* Required task
Copy verbatim the material from its first line to the line that holds "return split.outputs", including that line.
================
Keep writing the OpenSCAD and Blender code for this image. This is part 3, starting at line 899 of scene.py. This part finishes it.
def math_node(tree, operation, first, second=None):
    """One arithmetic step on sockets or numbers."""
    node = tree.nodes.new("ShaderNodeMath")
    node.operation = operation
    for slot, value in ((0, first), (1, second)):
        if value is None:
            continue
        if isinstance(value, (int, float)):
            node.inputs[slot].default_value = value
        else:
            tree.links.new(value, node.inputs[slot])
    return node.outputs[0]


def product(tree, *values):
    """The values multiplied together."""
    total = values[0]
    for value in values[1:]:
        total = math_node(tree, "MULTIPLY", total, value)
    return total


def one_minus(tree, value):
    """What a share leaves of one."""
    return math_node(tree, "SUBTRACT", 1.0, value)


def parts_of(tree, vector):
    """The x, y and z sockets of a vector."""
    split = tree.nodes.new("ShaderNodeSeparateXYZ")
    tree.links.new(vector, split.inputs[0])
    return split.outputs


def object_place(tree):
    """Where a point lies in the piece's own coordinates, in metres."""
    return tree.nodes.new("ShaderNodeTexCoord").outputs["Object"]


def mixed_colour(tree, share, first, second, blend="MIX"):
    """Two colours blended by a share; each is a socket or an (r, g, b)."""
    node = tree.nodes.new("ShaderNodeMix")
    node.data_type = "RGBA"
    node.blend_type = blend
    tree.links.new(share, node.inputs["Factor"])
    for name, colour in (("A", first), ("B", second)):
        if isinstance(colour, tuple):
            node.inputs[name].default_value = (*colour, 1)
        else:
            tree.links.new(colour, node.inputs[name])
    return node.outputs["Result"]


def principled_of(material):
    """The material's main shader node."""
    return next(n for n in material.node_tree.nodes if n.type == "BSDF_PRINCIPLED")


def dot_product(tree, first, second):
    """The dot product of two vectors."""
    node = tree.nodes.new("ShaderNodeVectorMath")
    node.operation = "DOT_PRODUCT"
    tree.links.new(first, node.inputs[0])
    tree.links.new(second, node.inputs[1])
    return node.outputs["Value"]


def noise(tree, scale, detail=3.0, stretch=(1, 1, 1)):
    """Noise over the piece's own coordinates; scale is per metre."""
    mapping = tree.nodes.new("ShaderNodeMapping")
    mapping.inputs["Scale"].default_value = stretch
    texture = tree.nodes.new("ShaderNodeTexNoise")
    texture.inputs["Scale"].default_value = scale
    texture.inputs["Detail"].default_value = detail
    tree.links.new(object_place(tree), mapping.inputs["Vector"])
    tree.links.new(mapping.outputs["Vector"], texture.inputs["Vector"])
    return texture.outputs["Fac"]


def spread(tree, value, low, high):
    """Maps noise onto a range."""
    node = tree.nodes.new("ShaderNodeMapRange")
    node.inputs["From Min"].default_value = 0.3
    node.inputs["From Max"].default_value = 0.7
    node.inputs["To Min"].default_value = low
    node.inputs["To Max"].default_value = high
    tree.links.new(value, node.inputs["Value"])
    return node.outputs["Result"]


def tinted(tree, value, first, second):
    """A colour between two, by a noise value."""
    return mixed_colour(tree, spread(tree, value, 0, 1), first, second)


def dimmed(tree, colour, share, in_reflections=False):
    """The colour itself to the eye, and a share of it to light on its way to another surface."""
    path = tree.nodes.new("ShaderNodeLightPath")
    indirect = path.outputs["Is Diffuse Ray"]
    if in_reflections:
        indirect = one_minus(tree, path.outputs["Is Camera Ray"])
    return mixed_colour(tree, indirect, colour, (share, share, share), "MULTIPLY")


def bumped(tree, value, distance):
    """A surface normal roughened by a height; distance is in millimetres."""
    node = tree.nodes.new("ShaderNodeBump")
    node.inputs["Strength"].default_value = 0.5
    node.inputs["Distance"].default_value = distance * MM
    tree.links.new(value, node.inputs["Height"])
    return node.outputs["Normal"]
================
* The solution
Keep writing the OpenSCAD and Blender code for this image. This is part 3, starting at line 899 of scene.py. This part finishes it.
def math_node(tree, operation, first, second=None):
    """One arithmetic step on sockets or numbers."""
    node = tree.nodes.new("ShaderNodeMath")
    node.operation = operation
    for slot, value in ((0, first), (1, second)):
        if value is None:
            continue
        if isinstance(value, (int, float)):
            node.inputs[slot].default_value = value
        else:
            tree.links.new(value, node.inputs[slot])
    return node.outputs[0]


def product(tree, *values):
    """The values multiplied together."""
    total = values[0]
    for value in values[1:]:
        total = math_node(tree, "MULTIPLY", total, value)
    return total


def one_minus(tree, value):
    """What a share leaves of one."""
    return math_node(tree, "SUBTRACT", 1.0, value)


def parts_of(tree, vector):
    """The x, y and z sockets of a vector."""
    split = tree.nodes.new("ShaderNodeSeparateXYZ")
    tree.links.new(vector, split.inputs[0])
    return split.outputs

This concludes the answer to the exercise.